Yesterday afternoon Binh (my brilliant Vidotour travel guide) and the driver took me about 45 kilometers southwest of Hoi An to the hallowed shrine of My Son, a cluster of ancient Hindu temples built between the 4th and 14th Century. The trip meant driving for an hour through a symphony of rural atmosphere and flavor and cultural detail. I felt like a wide-eyed lad of five. Everything was new. To die for.


Hindu temple at My Son — Friday, 11.23, 3:55 pm.

Vidotour guide Nguyen Thai Binh (just call him Binh) at the entrance to the shrine.

I sat in the back seat and drank it all in. Earthy aromas, water buffalos, fields and rice paddies, three or four lively ragtag villages (which weren’t even acknowledged on the iPhone 5’s map app), dense forest, hundreds on scooters and bicycles.

The valley at My Son was a site of religious ceremony for kings of the ruling dynasties of Champa, as well as a burial place for Cham royalty and national heroes. The Cham (who still live and maintain a marginal culture in Vietnam) more or less ran the show in what we now call Southern Vietnam until the 15th Century of thereabouts.

The temples (made of brownish, orange-y brick) are located in a valley surrounded by two mountain ranges. The area is roughly two kilometers wide (although it felt smaller), and is close to Duy Phu in the Quang Nam district, and about 10 kilometers from the historic town of Tra Kieu. The temples dedicated to the worship of the god Shiva.

I told Binh that I was a bit of Hindu in my early 20s due to a series of LSD meditations with readings of the Bhagavad Gita.

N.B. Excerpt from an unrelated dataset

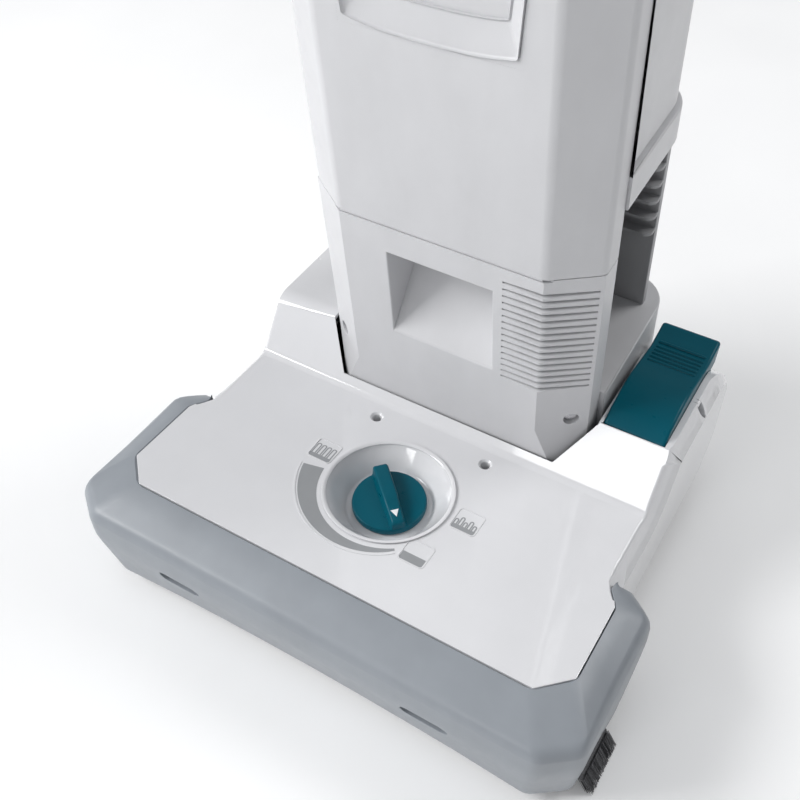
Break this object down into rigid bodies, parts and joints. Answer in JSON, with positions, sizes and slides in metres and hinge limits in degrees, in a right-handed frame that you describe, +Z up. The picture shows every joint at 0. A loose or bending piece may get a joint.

Most of the temples were destroyed by U.S. forces during the Vietnam War. That’s really something to be proud of, U.S. Air Force! There are four or five huge bomb craters in the vicinity. Binh isn’t sure precisely what year this happened, but the planes were apparently trying to kill some Viet Cong who were hiding in or near the temples for shelter. Binh’s grandfather, Vo Trong Khiet, was a Vietcong solder from 1965 until his death in the mountainous area near Laos sometime around 1968 — Binh isn’t sure exactly when.

It’s quite a feeling for an American walking through and knowing that your guys did this. Hell, they weren’t my guys. They never have been. Yes, war is war and you do what you can do lay waste the opposition, but you’d think the guys dropping the bombs would’ve thought twice.


One of the bomb craters from the U.S. aerial attack.